Ben Henderson’s Glorious Toothpick of Absolute Victory? Props: BloodyElbow.

When it comes to UFC on Fox 5, it’s hard to know whether to start with the top or the bottom. Ben Henderson’s dismantling of Nate Diaz was a statement performance in a division where title fights have been been subjected to controversy and questionable decisions for the past two years. (Frankie Edgar’s KO of Gray Maynard notwithstanding.) And he did this with a toothpick in his mouth the entire time! No, that’s not necessarily legal, but it makes the performance even more incredible. But on the other hand, this was probably the best, most violent preliminary card in recent memory, highlighted with KOs from Yves Edwards and Daron Cruickshank. And that’s not even touching the rest of the main card. We have much to discuss, Potato Nation.

So let’s start with the top. Ben Henderson, toothpick and all, dominated Nate Diaz. He kicked the legs out from under him, tossed him into the fence at will, and when they engaged on the ground, it was on Henderson’s terms. Diaz was able to maneuver into position for leg lock attempts in the third round, but beyond that he didn’t have much to offer Henderson. (Humorously, during one of those exchanges, Diaz raised his fist to Henderson’s face, and the camera immediately cut to a crowd shot. Yeah, wonder why…) Diaz never gave up trying, to his credit, but Henderson demonstrated that he was clearly the superior fighter of the two. Henderson was able to drop Diaz on multiple occasions, and while he was able to finish the Stockton fighter, he was able to damage him to the degree that even Diaz conceded victory when the final bell sounded. Henderson came out with a smart gameplan and executed it in violent fashion. Whoever challenges for the title next will have a serious issue on their hands, because with Frankie Edgar gone, Henderson finally looks secure on his throne.

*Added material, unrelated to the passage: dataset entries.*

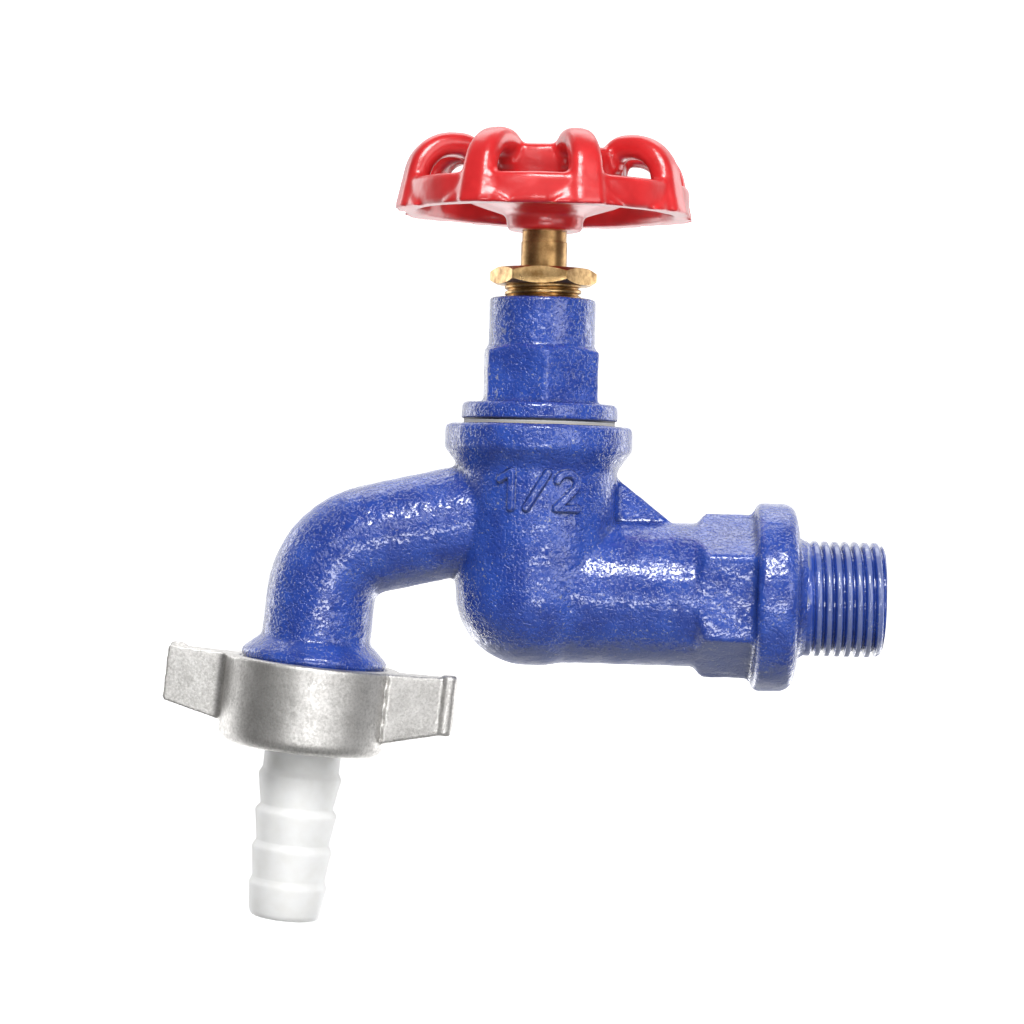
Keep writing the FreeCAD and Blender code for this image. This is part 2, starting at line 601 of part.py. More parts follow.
def handwheel():
    """Cast wheel: hub and cup, eight arches and the band that joins their feet."""
    hub, cup = HUB_D / 2, CUP_D / 2
    cone_low = HUB_Z + CUP_CONE_Z
    cone_high = cone_low + CUP_CONE_RISE
    rim = HUB_Z + CUP_TOP
    floor = HUB_Z + HUB_L
    cup_solid = turned([
        (0, HUB_Z), (hub, HUB_Z, 0.8), (hub, cone_low, 1.0), (cup, cone_high, 1.2), (cup, rim, 1.2),
        (cup - CUP_WALL, rim, 1.2), (cup - CUP_WALL, floor + 0.6, 1.4), (hub, floor, 1.0), (0, floor)])
    band_z = HUB_Z + BAND_Z
    band = ring(BAND_D, BAND_D - 2 * BAND_WALL, band_z, BAND_H, 0.9)
    arches = []
    for index in range(LOBES):
        turn = FreeCAD.Placement(ORIGIN, FreeCAD.Rotation(Z, LOBE_START + 360 * index / LOBES))
        arches += [put(put(piece, turn), BARREL) for piece in (arch(), arch_foot())]
    wheel = cup_solid.multiFuse([band] + arches)
    hole = prism(SQUARE_AF + 2 * SEAT, 4, HUB_Z - 1, HUB_L + 2, SQUARE_TURN, 0)
    hole = hole.common(rod(SPINDLE_STEP_D + 2 * SEAT, HUB_Z - 1, HUB_L + 2))
    return wheel.cut(hole)


def wheel_washer():
    """Plain washer on the wheel's boss."""
    return ring(WHEEL_WASHER_D, STUD_D + 2 * SEAT, HUB_Z + HUB_L, WHEEL_WASHER_T)


def wheel_spring_washer():
    """Split spring washer under the wheel's nut."""
    bottom = HUB_Z + HUB_L + WHEEL_WASHER_T
    whole = ring(SPRING_WASHER_D, STUD_D + 2 * SEAT, bottom, SPRING_WASHER_T)
    slit = Part.makeBox(SPRING_WASHER_D, SPRING_WASHER_GAP, SPRING_WASHER_T + 2,
                        FreeCAD.Vector(-REACH, -SPRING_WASHER_GAP / 2, bottom - 1))
    return whole.cut(slit)


def wheel_nut():
    """Hexagon nut on the spindle's threaded end."""
    bottom = HUB_Z + HUB_L + WHEEL_WASHER_T + SPRING_WASHER_T
    nut = prism(WHEEL_NUT_AF, 6, bottom, WHEEL_NUT_T, 0, 0)
    corner = WHEEL_NUT_AF / 2 / math.cos(math.pi / 6)
    bevel = corner - WHEEL_NUT_AF / 2
    lens = turned([
        (0, bottom), (corner, bottom), (corner, bottom + WHEEL_NUT_T - bevel),
        (WHEEL_NUT_AF / 2, bottom + WHEEL_NUT_T), (0, bottom + WHEEL_NUT_T)])
    return nut.common(lens).cut(rod(STUD_D + 2 * SEAT, bottom - 1, WHEEL_NUT_T + 2))


def hose_washer():
    """Rubber washer between the spout's end and the tail."""
    return ring(UNION_SEAL_D, SPOUT_BORE_D, SPOUT_END, UNION_WASHER_T, 0.3, OUTLET)


def hose_tail():
    """Nylon tail: flange, neck and barbs that each slope down to the next."""
    bore = TAIL_BORE_D / 2
    neck = TAIL_NECK_D / 2
    flange = UNION_SEAL_D / 2
    corners = [(bore, UNION_SEAT), (flange, UNION_SEAT, 0.4), (flange, NUT_FLOOR, 0.4), (neck, NUT_FLOOR)]
    first = NUT_FLOOR + BARB_FIRST
    root = BARB_ROOT_D / 2
    for index in range(BARB_COUNT):
        crest_s = first + index * BARB_PITCH
        share = index / max(1, BARB_COUNT - 1)
        crest_r = (BARB_D + (BARB_LAST_D - BARB_D) * share) / 2
        corners.append((neck if index == 0 else root, crest_s - BARB_BACK, 0.2))
        corners.append((crest_r, crest_s, 0.3))
    end = first + (BARB_COUNT - 1) * BARB_PITCH + TAIL_END_L
    corners.append((TAIL_END_D / 2, end, 0.8))
    corners.append((bore, end, 0.4))
    return turned(corners, OUTLET)


def wing_side():
    """Wing seen from its side, as a slab wider than the wing is thick."""
    top = NUT_TOP_GAP + WING_DROP
    tip = WING_SPAN / 2
    root = OUTLET_THREAD_D / 2 + RUN + NUT_WALL / 2
    depth = OUTLET_THREAD_D
    face = Part.Face(rounded_wire([
        (FreeCAD.Vector(root, -depth, top), 0), (FreeCAD.Vector(tip, -depth, top - WING_RISE), 0.6),
        (FreeCAD.Vector(tip, -depth, top - WING_RISE + WING_TIP_H), 0.8),
        (FreeCAD.Vector(root, -depth, top + WING_ROOT_H), 0)]))
    return face.extrude(Y * (2 * depth))


def hollow_root(nut_r, tip, inward, outward):
    """Arc between the nut's wall and a wing's cheek, as its points on the wall, midway and on the cheek."""
    offset = tip + outward * WING_ROOT_ROUND
    reach = nut_r + WING_ROOT_ROUND
    along = offset.dot(inward)
    centre = offset + inward * (-along - math.sqrt(along ** 2 - offset.dot(offset) + reach ** 2))
    on_wall = centre * (nut_r / reach)
    on_cheek = centre - outward * WING_ROOT_ROUND
    toward = FreeCAD.Vector(on_wall + on_cheek - centre * 2).normalize()
    return on_wall, centre + toward * WING_ROOT_ROUND, on_cheek


def wing_plan(nut_r):
    """Wing seen from above: one cheek straight out and one slanted, with hollow roots."""
    slant = math.radians(WING_SLANT)
    span = WING_SPAN / 2
    tips = (FreeCAD.Vector(span, -WING_CHEEK, 0), FreeCAD.Vector(span, WING_T - WING_CHEEK, 0))
    straight = hollow_root(nut_r, tips[0], X * -1, Y * -1)
    slanted = hollow_root(nut_r, tips[1], FreeCAD.Vector(-math.cos(slant), math.sin(slant), 0),
                          FreeCAD.Vector(math.sin(slant), math.cos(slant), 0))
    share = 1 - NUT_WALL / 2 / nut_r
    inner = (slanted[0] * share, straight[0] * share)
    middle = FreeCAD.Vector(inner[0] + inner[1]).normalize() * (nut_r * share)
    wire = Part.Wire([
        Part.Arc(*straight).toShape(), Part.LineSegment(straight[2], tips[0]).toShape(),
        Part.LineSegment(*tips).toShape(), Part.LineSegment(tips[1], slanted[2]).toShape(),
        Part.Arc(slanted[2], slanted[1], slanted[0]).toShape(),
        Part.LineSegment(slanted[0], inner[0]).toShape(), Part.Arc(inner[0], middle, inner[1]).toShape(),
        Part.LineSegment(inner[1], straight[0]).toShape()])
    return Part.Face(wire).extrude(Z * (2 * WING_ROOT_H))


def wing_bead():
    """Upright bead down the tip of a wing's slanted cheek."""
    top = NUT_TOP_GAP + WING_DROP - WING_RISE - WING_BEAD_PROUD
    half = WING_BEAD_D / 2
    height = WING_TIP_H + 2 * WING_BEAD_PROUD
    centre = FreeCAD.Vector(WING_SPAN / 2 - half, WING_T - WING_CHEEK, 0)
    return turned([(0, top), (half, top, 0.6), (half, top + height, 0.6), (0, top + height)],
                  FreeCAD.Placement(centre, FreeCAD.Rotation()))


def wing_nut():
    """Die-cast union nut with two wings."""
    bore = OUTLET_THREAD_D / 2 + RUN
    outer = bore + NUT_WALL
    bottom = NUT_FLOOR + NUT_FLOOR_T
    hole = TAIL_NECK_D / 2 + NUT_FLOOR_GAP
    shell = turned([
        (bore, NUT_TOP_GAP, 0.4), (outer, NUT_TOP_GAP, 0.5), (outer, bottom, NUT_ROUND),
        (hole, bottom, 0.5), (hole, NUT_FLOOR), (bore, NUT_FLOOR, 0.3)], FreeCAD.Placement())
    wing = wing_side().common(wing_plan(outer)).fuse(wing_bead())
    wings = [put(wing, FreeCAD.Placement(ORIGIN, FreeCAD.Rotation(Z, half_turn))) for half_turn in (0, 180)]
    return put(shell.multiFuse(wings), OUTLET)


PIECES = {
    "body_casting": body_casting,
    "seat_ring": seat_ring,
    "valve_washer": valve_washer,
    "jumper": jumper,
    "washer_nut": washer_nut,
    "bonnet_gasket": bonnet_gasket,
    "bonnet": bonnet,
    "packing_washer": packing_washer,
    "gland_packing": gland_packing,
    "gland_follower": gland_follower,
    "gland_nut": gland_nut,
    "spindle": spindle,
    "handwheel": handwheel,
    "wheel_washer": wheel_washer,
    "wheel_spring_washer": wheel_spring_washer,
    "wheel_nut": wheel_nut,
    "hose_washer": hose_washer,
    "hose_tail": hose_tail,
    "wing_nut": wing_nut,
}

os.makedirs("parts", exist_ok=True)
for name, make in PIECES.items():
    shape = make()
    if len(shape.Solids) == 1:
        shape = shape.Solids[0]
    shape.exportStep("parts/" + name + ".step")
    print(name, "solids", len(shape.Solids), "valid", shape.isValid(), "volume", round(shape.Volume, 1))
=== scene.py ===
"""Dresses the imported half-inch bib tap: enamelled cast iron, brass, die-cast zinc, nylon and rubber."""

import json
import logging
import math
from dataclasses import dataclass
from enum import Enum
from typing import Any, Callable

import bmesh
import bpy
from bmesh.types import BMesh, BMVert
from bpy.types import Material, Node, NodeSocket, NodeTree, Object
from mathutils import Matrix, Vector, noise


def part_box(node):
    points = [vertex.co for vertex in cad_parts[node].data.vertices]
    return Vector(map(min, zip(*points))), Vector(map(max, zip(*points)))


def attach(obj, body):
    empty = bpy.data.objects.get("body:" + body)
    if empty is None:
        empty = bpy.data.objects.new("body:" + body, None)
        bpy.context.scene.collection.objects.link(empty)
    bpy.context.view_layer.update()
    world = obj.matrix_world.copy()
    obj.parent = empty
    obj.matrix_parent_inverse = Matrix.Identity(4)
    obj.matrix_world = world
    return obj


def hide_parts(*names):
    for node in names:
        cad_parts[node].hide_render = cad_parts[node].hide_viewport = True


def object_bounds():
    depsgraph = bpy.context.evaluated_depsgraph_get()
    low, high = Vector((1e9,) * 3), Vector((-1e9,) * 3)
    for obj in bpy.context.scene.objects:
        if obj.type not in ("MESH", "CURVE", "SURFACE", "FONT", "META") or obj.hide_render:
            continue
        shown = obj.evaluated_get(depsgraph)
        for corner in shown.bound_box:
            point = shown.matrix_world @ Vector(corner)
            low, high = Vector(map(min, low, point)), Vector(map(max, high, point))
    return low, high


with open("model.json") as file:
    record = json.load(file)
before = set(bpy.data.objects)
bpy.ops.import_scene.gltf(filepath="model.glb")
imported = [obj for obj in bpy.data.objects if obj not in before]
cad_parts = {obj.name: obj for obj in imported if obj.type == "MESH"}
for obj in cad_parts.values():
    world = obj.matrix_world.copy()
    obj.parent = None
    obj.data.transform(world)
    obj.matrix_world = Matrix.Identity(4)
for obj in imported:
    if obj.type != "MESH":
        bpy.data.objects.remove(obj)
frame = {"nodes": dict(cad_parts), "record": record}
cad_low, cad_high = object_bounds()

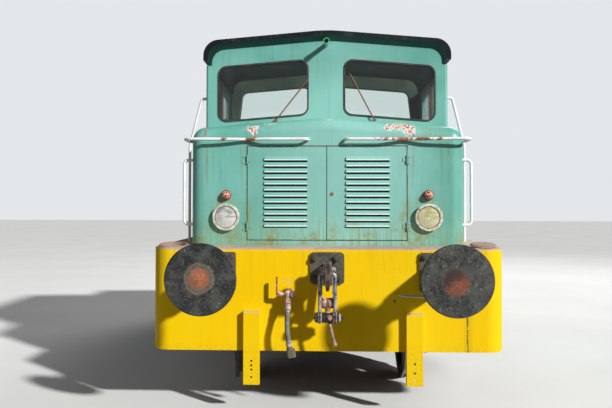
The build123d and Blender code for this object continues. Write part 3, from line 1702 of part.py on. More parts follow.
with BuildPart() as driver_seat:
    with Locations((seat_x, seat_y, deck_top + 10)):
        Cylinder(160, 20)
    with Locations((seat_x, seat_y, deck_top + seat_height / 2)):
        Cylinder(30, seat_height)
    with BuildSketch(Plane.XY.offset(deck_top + seat_height)):
        with Locations((seat_x, seat_y)):
            RectangleRounded(420, 400, 60)
    extrude(amount=70)
    with BuildSketch(Plane.XZ.offset(-seat_y - 220)):
        with Locations((seat_x, deck_top + seat_height + 250)):
            RectangleRounded(380, 400, 60)
    extrude(amount=60)
finish(driver_seat, "driver_seat")
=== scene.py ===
"""Looks of a small two-axle diesel shunting locomotive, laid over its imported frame.

Everything is in metres in the frame's own axes: X across, the short hood facing -Y, Z up from the
lowest point of the wheel flanges.
"""

import json
import logging
import math
from dataclasses import dataclass
from enum import Enum
from functools import partial, reduce

import bmesh
import bpy
from mathutils import Matrix, Vector

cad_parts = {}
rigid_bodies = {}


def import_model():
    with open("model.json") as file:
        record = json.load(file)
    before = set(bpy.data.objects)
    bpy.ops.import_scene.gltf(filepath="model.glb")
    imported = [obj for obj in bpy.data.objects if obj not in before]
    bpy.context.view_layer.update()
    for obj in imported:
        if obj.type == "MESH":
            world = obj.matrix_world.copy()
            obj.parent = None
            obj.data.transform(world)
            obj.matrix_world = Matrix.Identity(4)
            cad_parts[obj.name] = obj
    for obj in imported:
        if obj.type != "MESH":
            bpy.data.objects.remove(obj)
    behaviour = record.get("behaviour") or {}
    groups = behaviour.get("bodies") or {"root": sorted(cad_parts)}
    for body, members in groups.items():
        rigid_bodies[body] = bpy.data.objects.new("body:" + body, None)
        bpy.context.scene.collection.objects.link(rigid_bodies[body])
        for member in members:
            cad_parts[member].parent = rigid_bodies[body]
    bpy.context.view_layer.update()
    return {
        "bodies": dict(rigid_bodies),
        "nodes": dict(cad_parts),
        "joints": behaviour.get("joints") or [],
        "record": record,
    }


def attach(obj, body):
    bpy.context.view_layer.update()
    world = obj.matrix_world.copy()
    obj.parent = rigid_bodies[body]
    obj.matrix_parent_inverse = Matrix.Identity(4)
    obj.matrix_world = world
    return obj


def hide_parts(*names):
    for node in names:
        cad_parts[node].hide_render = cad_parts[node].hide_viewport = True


LOG = logging.getLogger("shunter")
LOCOMOTIVE = "locomotive"
PHOTO_WIDTH = 612
PHOTO_HEIGHT = 408
BOTH_SIDES = (-1.0, 1.0)

Color = tuple[float, float, float, float]
Point = tuple[float, float, float]
Span = tuple[float, float]
Oval = tuple[float, float, float, float]  # middle across and in height, half width and half height
Run = tuple[float, float, float, float]  # place across, top, half width and length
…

The rest of the main card undoubtedly saw a – pardon the phrase – changing of the guard last night. Alexander Gustafsson was able to bloody and batter Mauricio “Shogun” Rua en route to a clear cut decision. Shogun came out strong, and while none of the judges saw fit to give him the first round, some observers (myself included) did. He used leg kicks, connected with the heaviest shots, and even though he got taken down, was easily able to avoid damage and return to his feet. However, rounds two and three weren’t up for debate. As Shogun tired, he began to throw desperate, flailing strikes which Gustafsson easily evaded. The Swede was content peppering Shogun from outside, dominating the clinch exchanges, and taking Shogun down at will throughout the latter rounds. It wasn’t the most impressive performance, and may not land him a title shot, but it’s easily his most significant victory in the UFC. For Shogun, it’s a sad day when a once great fighter can barely fight 15 minutes. He’s got a couple of fights left in him, but not much more.